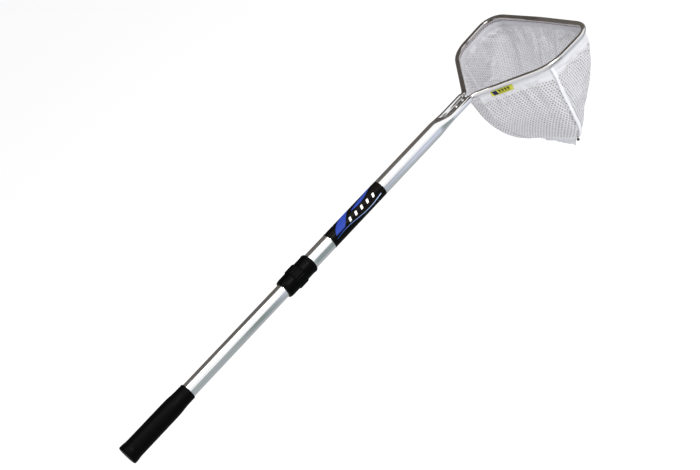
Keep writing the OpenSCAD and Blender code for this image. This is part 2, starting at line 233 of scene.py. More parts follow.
def turned(profile, segments=128, bumps=None):
    """A closed profile of (x, radius) points turned about the pole. bumps(x, r, angle) gives the radius."""
    angles = np.linspace(0, 2 * np.pi, segments, endpoint=False)
    rings = []
    for x, r in profile:
        radius = bumps(x, r, angles) if bumps else np.full(segments, r)
        y, z = radius * np.cos(angles), radius * np.sin(angles)
        rings.append(np.stack([np.full(segments, x), y, z], axis=1))
    return loft(rings, loop=True)


def upright(profile, segments, side, place):
    """A closed profile of (height, radius) points turned about Z and moved to its place, up or down."""
    points, faces, uvs = turned(profile, segments)
    return points[:, [1, 2, 0]] * [1, 1, side] + place, faces, uvs


def finely(profile, step):
    """The same closed outline with more points, no further apart than step."""
    out = []
    for a, b in zip(profile, np.roll(profile, -1, axis=0)):
        count = max(1, int(np.ceil(np.linalg.norm(b - a) / step)))
        out += [a + (b - a) * k / count for k in range(count)]
    return np.array(out)


def slab(grid, thickness, edge=0.45):
    """A thin closed sheet through a grid of points, a little thinner at its edges."""
    grid = np.asarray(grid, float)
    rows, cols = grid.shape[:2]
    normal = unit(np.cross(np.gradient(grid, axis=0), np.gradient(grid, axis=1)))
    half = np.full((rows, cols, 1), thickness / 2)
    half[0] *= edge
    half[-1] *= edge
    half[:, 0] *= edge
    half[:, -1] *= edge
    top, low = (grid + normal * half).reshape(-1, 3), (grid - normal * half).reshape(-1, 3)
    u = run_lengths(grid[:, cols // 2])
    v = run_lengths(grid[rows // 2])
    count = rows * cols
    place = np.array([(a, b) for a in u for b in v] * 2)
    faces = []
    for i in range(rows - 1):
        for j in range(cols - 1):
            a = i * cols + j
            faces.append((a, a + 1, a + cols + 1, a + cols))
            faces.append((count + a, count + a + cols, count + a + cols + 1, count + a + 1))
    rim = list(range(cols)) + [i * cols + cols - 1 for i in range(1, rows)]
    rim += [(rows - 1) * cols + j for j in range(cols - 2, -1, -1)]
    rim += [i * cols for i in range(rows - 2, 0, -1)]
    for a, b in zip(rim, rim[1:] + rim[:1]):
        faces.append((a, count + a, count + b, b))
    return np.concatenate([top, low]), faces, [tuple(place[i]) for face in faces for i in face]


# ---------- materials ----------
class Nodes:
    """A node tree, and short ways to add nodes to it and join them."""

    def __init__(self, tree):
        self.tree = tree

    def put(self, socket, value):
        if isinstance(value, bpy.types.NodeSocket):
            self.tree.links.new(value, socket)
        else:
            socket.default_value = value

    def add(self, kind, values=(), **settings):
        node = self.tree.nodes.new(kind)
        for key, value in settings.items():
            setattr(node, key, value)
        for key, value in dict(values).items():
            self.put(node.inputs[key], value)
        return node

    def math(self, operation, a, b=0.0, c=0.0):
        return self.add("ShaderNodeMath", {0: a, 1: b, 2: c}, operation=operation).outputs[0]

    def times(self, a, b):
        return self.math("MULTIPLY", a, b)

    def minus(self, a, b):
        return self.math("SUBTRACT", a, b)

    def line(self, value, slope, start):
        """value times slope, plus start."""
        return self.math("MULTIPLY_ADD", value, slope, start)

    def ramp(self, value, low, high, to_low=0.0, to_high=1.0, smooth=False):
        """value from low..high turned into to_low..to_high, and held there beyond."""
        kind = "SMOOTHSTEP" if smooth else "LINEAR"
        values = {"Value": value, "From Min": low, "From Max": high, "To Min": to_low, "To Max": to_high}
        return self.add("ShaderNodeMapRange", values, interpolation_type=kind).outputs["Result"]

    def blend(self, share, a, b, how="MIX"):
        node = self.add("ShaderNodeMix", {0: share}, data_type="RGBA", blend_type=how)
        self.put(node.inputs[6], a if isinstance(a, bpy.types.NodeSocket) else (*a, 1))
        self.put(node.inputs[7], b if isinstance(b, bpy.types.NodeSocket) else (*b, 1))
        return node.outputs[2]


class Shader(Nodes):
    """A material, built round its one surface node."""

    def __init__(self, name, colour, roughness, metallic=0.0, **inputs):
        self.material = bpy.data.materials.new(name)
        self.material.use_nodes = True
        super().__init__(self.material.node_tree)
        self.surface = self.tree.nodes["Principled BSDF"]
        self.colour((*colour, 1))
        self.roughness(roughness)
        self.put(self.surface.inputs["Metallic"], metallic)
        for key, value in inputs.items():
            self.put(self.surface.inputs[key.replace("_", " ")], value)

    def shaded(self, colour, shade):
        """colour times a grey shade."""
        grey = self.add("ShaderNodeCombineColor", {0: shade, 1: shade, 2: shade}).outputs[0]
        return self.blend(1.0, colour, grey, "MULTIPLY")

    def place(self, scale=(1, 1, 1), kind="Object"):
        """Coordinates in metres times scale: Object for the piece's own place, UV for along and around it."""
        source = self.add("ShaderNodeTexCoord").outputs[kind]
        return self.add("ShaderNodeMapping", {"Vector": source, "Scale": scale}).outputs[0]

    def noise(self, where, scale, detail=3.0, roughness=0.55):
        values = {"Vector": where, "Scale": scale, "Detail": detail, "Roughness": roughness}
        return self.add("ShaderNodeTexNoise", values).outputs["Fac"]

    def colour(self, value):
        self.put(self.surface.inputs["Base Color"], value)

    def roughness(self, value):
        self.put(self.surface.inputs["Roughness"], value)

    def bump(self, height, depth, strength=1.0):
        """Relief of the given depth in metres."""
        values = {"Height": height, "Distance": depth, "Strength": strength}
        self.put(self.surface.inputs["Normal"], self.add("ShaderNodeBump", values).outputs[0])


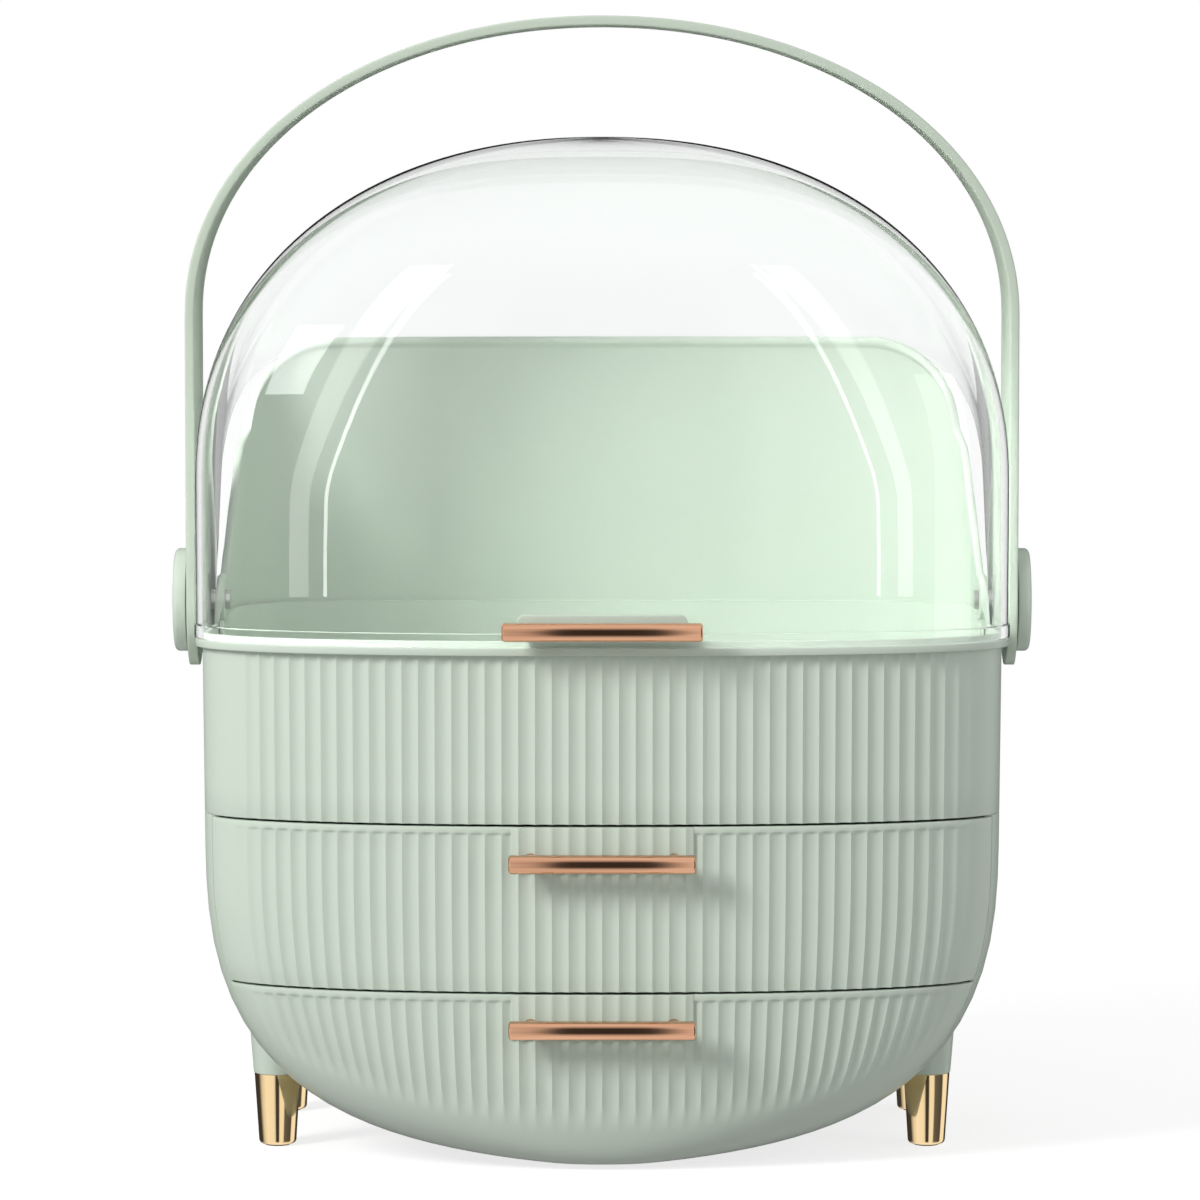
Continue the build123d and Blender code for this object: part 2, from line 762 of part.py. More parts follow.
def screw_holes(z, front, rear):
    """Clearance for the two pull screws through the walls behind a bar."""
    holes = []
    for side in (-1, 1):
        hole = Pos(side * post_spacing / 2, (front + rear) / 2, z) * Rot(90, 0, 0)
        holes.append(hole * Cylinder(screw_radius, rear - front))
    return Compound(holes)


def make_drawer(name, front, skin_floor, box, bar_z):
    """Saves one drawer: box, front, base plate, bar and screws."""
    top = front[0][0]
    post_y = front_y(post_spacing / 2, front_plan(bar_z))
    face_y = front_face_y(bar_z) - base_raise
    inner_y = post_y + front_wall + box_gap + box_wall + screw_pad
    low = top - base_drop
    block = Solid.make_loft([smooth_outline(z, z, -base_raise) for z in (low, top)], ruled=True)
    plate = block & slab(low, top, rear=face_y + base_back, half=base_half_width)
    plate = plate - front_block(front)
    plate = plate.solids().sort_by(lambda s: s.volume)[-1]
    skin = drawer_front(front, skin_floor)
    tub = drawer_box(box["low"], box["top"], box["half"], box["rear"], box["lift"])
    holes = screw_holes(bar_z, face_y - past, inner_y + past)
    pads = []
    for side in (-1, 1):
        pad = Pos(side * post_spacing / 2, (post_y + front_wall + inner_y) / 2, bar_z) * Rot(90, 0, 0)
        pads.append(pad * Cylinder(screw_head_radius + screw_pad_rim, inner_y - post_y - front_wall))
    tub = tub + (Compound(pads) - skin)
    save(skin - holes, name + "_front")
    save(tub - holes, name + "_box")
    save(plate - holes, name + "_pull_base")
    save(pull_bar(drawer_bar_length, bar_z, face_y, bar_standoff), name + "_pull_bar")
    save(pull_screws(bar_z, face_y, inner_y), name + "_pull_screws")


def make_lid_pull():
    """Saves the lid's pull: a rounded base tab, the bar and its screws; returns the holes."""
    face_y = -lid_pull_face
    skin = lid_outer + lid_lip_thickness
    block = dome_solid(skin + lid_base_thickness, lid_top + lid_base_thickness, lid_base_bottom)
    outline = RectangleRounded(2 * lid_base_half_width, lid_base_top - lid_base_bottom, lid_base_round)
    outline = Plane.XZ * (Pos(0, (lid_base_bottom + lid_base_top) / 2) * outline)
    tab = block & extrude(outline, trim_reach, both=True)
    tab = tab & slab(lid_base_bottom, lid_base_top, rear=-front_side_start)
    tab = tab - dome_solid(lid_outer, lid_top, lid_base_bottom - past)
    lip = dome_solid(skin, lid_top, lid_bottom)
    tab = tab - (lip & slab(lid_bottom, lid_bottom + lid_lip_height, rear=lid_lip_end))
    inside = (body_half_width + lid_gap, front_side_start, front_reach + lid_gap)
    inner_y = front_y(post_spacing / 2, inside) + lid_screw_stand
    holes = screw_holes(lid_bar_z, face_y - past, inner_y + past)
    save(tab - holes, "lid_pull_base")
    save(pull_bar(lid_bar_length, lid_bar_z, face_y, lid_bar_standoff), "lid_pull_bar")
    save(pull_screws(lid_bar_z, face_y, inner_y), "lid_pull_screws")
    return holes


save(make_casing(), "casing")
save(make_tray(), "upper_tray")
save(make_back_wall(), "back_wall")

tray_screws = []
for side in (-1, 1):
    for y in tray_screw_y:
        tray_screws.append(screw_down(side * tray_screw_x, y, tray_bottom + wall, tray_screw_length))
save(Compound(tray_screws), "tray_screws")

pivots = {side: make_pivot(side) for side in (-1, 1)}
for part, node in (("pin", "pivot_pins"), ("lid_washer", "lid_washers"),
                   ("handle_washer", "handle_washers"), ("screw", "pivot_screws")):
    save(Compound([pivots[side][part] for side in (-1, 1)]), node)
save(pivots[-1]["cap"], "pivot_cap_left")
save(pivots[1]["cap"], "pivot_cap_right")

pads = []
studs = []
for end, y in (("front", front_leg_y), ("rear", rear_leg_y)):
    for hand, side in (("left", -1), ("right", 1)):
        leg = make_leg(side * leg_x, y)
        save(leg["stem"], "leg_stem_" + end + "_" + hand)
        save(leg["cap"], "foot_cap_" + end + "_" + hand)
        pads.append(leg["pad"])
        studs.append(leg["stud"])
save(Compound(pads), "foot_pads")
save(Compound(studs), "leg_studs")



def front_levels(top, low):
    """Levels of a drawer front from its top down: a plain band, then the flutes."""
    band = top - top_band
    rest = [(z, False) for z in reversed(levels_between(low, band - band_step))]
    return [(top, True), (band, True)] + rest


upper_top = upper_seam - seam_gap / 2
lower_top = lower_seam - seam_gap / 2
upper_floor = lower_seam + shelf / 2 + rib_height + slide_gap
upper_box = {
    "low": upper_floor,
    "top": upper_seam - upper_box_headroom,
    "half": body_half_width - upper_box_side_room,
    "rear": rear_reach - upper_box_rear_room,
    "lift": 0.0,
}
lower_box = {
    "low": lower_box_floor,
    "top": lower_seam - lower_box_headroom,
    "half": body_half_width - lower_box_side_room,
    "rear": rear_reach - lower_box_rear_room,
    "lift": front_wall + box_gap,
}
upper_front = front_levels(upper_top, lower_seam + seam_gap / 2)
lower_front = front_levels(lower_top, bowl_bottom + front_bottom_rise)
make_drawer("upper_drawer", upper_front, None, upper_box, upper_seam - upper_bar_drop)
make_drawer("lower_drawer", lower_front, bowl_bottom + front_wall, lower_box, lower_seam - lower_bar_drop)

lid_holes = make_lid_pull()
save(make_lid() - lid_holes, "lid_dome")
save(make_handle(), "carry_handle")
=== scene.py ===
"""The looks of the egg-shaped vanity organizer: fluted sage plastic body with two drawers,
clear lid, strap handle and warm metal bars and feet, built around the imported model.

Shapes are worked out in millimetres about the pivot axis (y = 0 is the pivot plane),
as in the source of the model, and placed in metres by place()."""

import json
import math

import bpy
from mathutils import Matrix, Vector


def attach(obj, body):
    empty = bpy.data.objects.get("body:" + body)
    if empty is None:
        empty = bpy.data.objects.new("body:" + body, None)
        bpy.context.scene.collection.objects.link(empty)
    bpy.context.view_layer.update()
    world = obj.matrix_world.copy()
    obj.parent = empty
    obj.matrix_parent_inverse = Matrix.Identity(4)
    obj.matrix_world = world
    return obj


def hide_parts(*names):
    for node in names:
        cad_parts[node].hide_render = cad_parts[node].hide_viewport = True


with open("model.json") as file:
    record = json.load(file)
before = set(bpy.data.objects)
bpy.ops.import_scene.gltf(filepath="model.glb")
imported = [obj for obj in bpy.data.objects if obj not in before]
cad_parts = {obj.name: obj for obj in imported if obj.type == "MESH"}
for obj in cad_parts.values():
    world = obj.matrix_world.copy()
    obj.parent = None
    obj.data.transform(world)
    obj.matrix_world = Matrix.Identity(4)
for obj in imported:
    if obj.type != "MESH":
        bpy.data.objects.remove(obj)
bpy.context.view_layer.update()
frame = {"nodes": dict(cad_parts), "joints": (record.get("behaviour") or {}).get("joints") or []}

MM = 0.001
joints = {joint["name"]: joint for joint in frame["joints"]}
pivot_y, pivot_z = [metres / MM for metres in joints["lid_swing"]["pos_m"][1:]]

# Body
body_half_width = 148.0
bowl_bottom = 1.0
waist_height = 120.0
bowl_power = 2.77
side_taper = 0.009
rim_top = 193.3
rim_thickness = 3.0
rim_overhang = 2.6
wall = 2.5
front_reach = 92.5
front_side_start = 45.0
front_power = 2.3
rear_reach = 92.5
rear_side_start = 20.0
rear_power = 5.0
rear_inset = 0.3
heel_height = 80.0
heel_depth = 18.0
heel_power = 3.4
upper_seam = 128.1
lower_seam = 66.7
seam_gap = 0.8
parting_y = -58.0
parting_gap = 0.5
front_wall = 3.0
bowl_floor = 2.0
top_band = 2.0
flute_pitch = 6.1
flute_end_room = 0.5
flute_depth = 0.9
flute_edge = body_half_width - 11.0
flute_foot = 14.0
flute_foot_rise = 26.0
flute_fade = 12.0
flute_steps = 10
ridge_softness = 0.06
seat_rise = 2.2
rim_end_y = -12.0

# Boxes and shelf
shelf = 2.0
box_wall = 2.0
box_gap = 0.4
box_floor = 2.0
box_round = 3.0
rib_height = 1.5
slide_gap = 0.3
rib_half = 1.5
rib_sink = 0.3
rib_front = -54.0
rib_rear = 58.0
low_rib_x = 30.0
shelf_rib_x = 90.0
casing_floor = 5.2
lower_box_bottom = 7.0
upper_box_room = (6.1, 17.0, 14.5)
lower_box_room = (6.7, 38.0, 24.5)
screw_post_x = 139.4
screw_post_places = (-38.0, 30.0)
screw_post_depth = 20.0
screw_post_radius = 4.6
screw_post_hole = (1.6, 10.0)
web_half = 2.6

# Lid and back wall
lid_gap = 0.4
lid_wall = 2.0
lid_crown_wall = 4.0
lid_last_turn = 89.3
lid_turn_steps = 44
lid_seat_gap = 0.2
lid_shoulder = rim_top + 57.3
lid_top = rim_top + 184.6
lid_power = 2.2
lid_lip_height = 5.0
lid_lip_thickness = 0.6
lid_edge_lap = 5.0
lid_edge_share = 0.1
ear_radius = 10.0
back_top = rim_top + 107.7
back_side_lean = 0.09
back_rear_lean = 0.06
back_corner_radius = 32.0
back_top_half_width = body_half_width - 9.5
back_edge_slope = 0.82
back_edge_round = 0.9
back_bead_drop = 5.0
tongue_depth = 15.0
tongue_thickness = 2.0
boss_radius = 9.0
boss_inset = 5.0
boss_reach = 3.6

# Handle
strap_inner_x = body_half_width + lid_gap + lid_wall + 1.5
strap_thickness = 3.6
strap_half_depth = 24.6
handle_spring_z = pivot_z + 107.6
handle_top = lid_top + 44.9
handle_power = 2.06
strap_round = 0.7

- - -

Exercise aim
Start at the line with "upper_top = upper_seam - seam_gap / 2" and stop after the line with "obj.parent = None". Repeat exactly the lines in that range.

Task answer
upper_top = upper_seam - seam_gap / 2
lower_top = lower_seam - seam_gap / 2
upper_floor = lower_seam + shelf / 2 + rib_height + slide_gap
upper_box = {
    "low": upper_floor,
    "top": upper_seam - upper_box_headroom,
    "half": body_half_width - upper_box_side_room,
    "rear": rear_reach - upper_box_rear_room,
    "lift": 0.0,
}
lower_box = {
    "low": lower_box_floor,
    "top": lower_seam - lower_box_headroom,
    "half": body_half_width - lower_box_side_room,
    "rear": rear_reach - lower_box_rear_room,
    "lift": front_wall + box_gap,
}
upper_front = front_levels(upper_top, lower_seam + seam_gap / 2)
lower_front = front_levels(lower_top, bowl_bottom + front_bottom_rise)
make_drawer("upper_drawer", upper_front, None, upper_box, upper_seam - upper_bar_drop)
make_drawer("lower_drawer", lower_front, bowl_bottom + front_wall, lower_box, lower_seam - lower_bar_drop)

lid_holes = make_lid_pull()
save(make_lid() - lid_holes, "lid_dome")
save(make_handle(), "carry_handle")
=== scene.py ===
"""The looks of the egg-shaped vanity organizer: fluted sage plastic body with two drawers,
clear lid, strap handle and warm metal bars and feet, built around the imported model.

Shapes are worked out in millimetres about the pivot axis (y = 0 is the pivot plane),
as in the source of the model, and placed in metres by place()."""

import json
import math

import bpy
from mathutils import Matrix, Vector


def attach(obj, body):
    empty = bpy.data.objects.get("body:" + body)
    if empty is None:
        empty = bpy.data.objects.new("body:" + body, None)
        bpy.context.scene.collection.objects.link(empty)
    bpy.context.view_layer.update()
    world = obj.matrix_world.copy()
    obj.parent = empty
    obj.matrix_parent_inverse = Matrix.Identity(4)
    obj.matrix_world = world
    return obj


def hide_parts(*names):
    for node in names:
        cad_parts[node].hide_render = cad_parts[node].hide_viewport = True


with open("model.json") as file:
    record = json.load(file)
before = set(bpy.data.objects)
bpy.ops.import_scene.gltf(filepath="model.glb")
imported = [obj for obj in bpy.data.objects if obj not in before]
cad_parts = {obj.name: obj for obj in imported if obj.type == "MESH"}
for obj in cad_parts.values():
    world = obj.matrix_world.copy()
    obj.parent = None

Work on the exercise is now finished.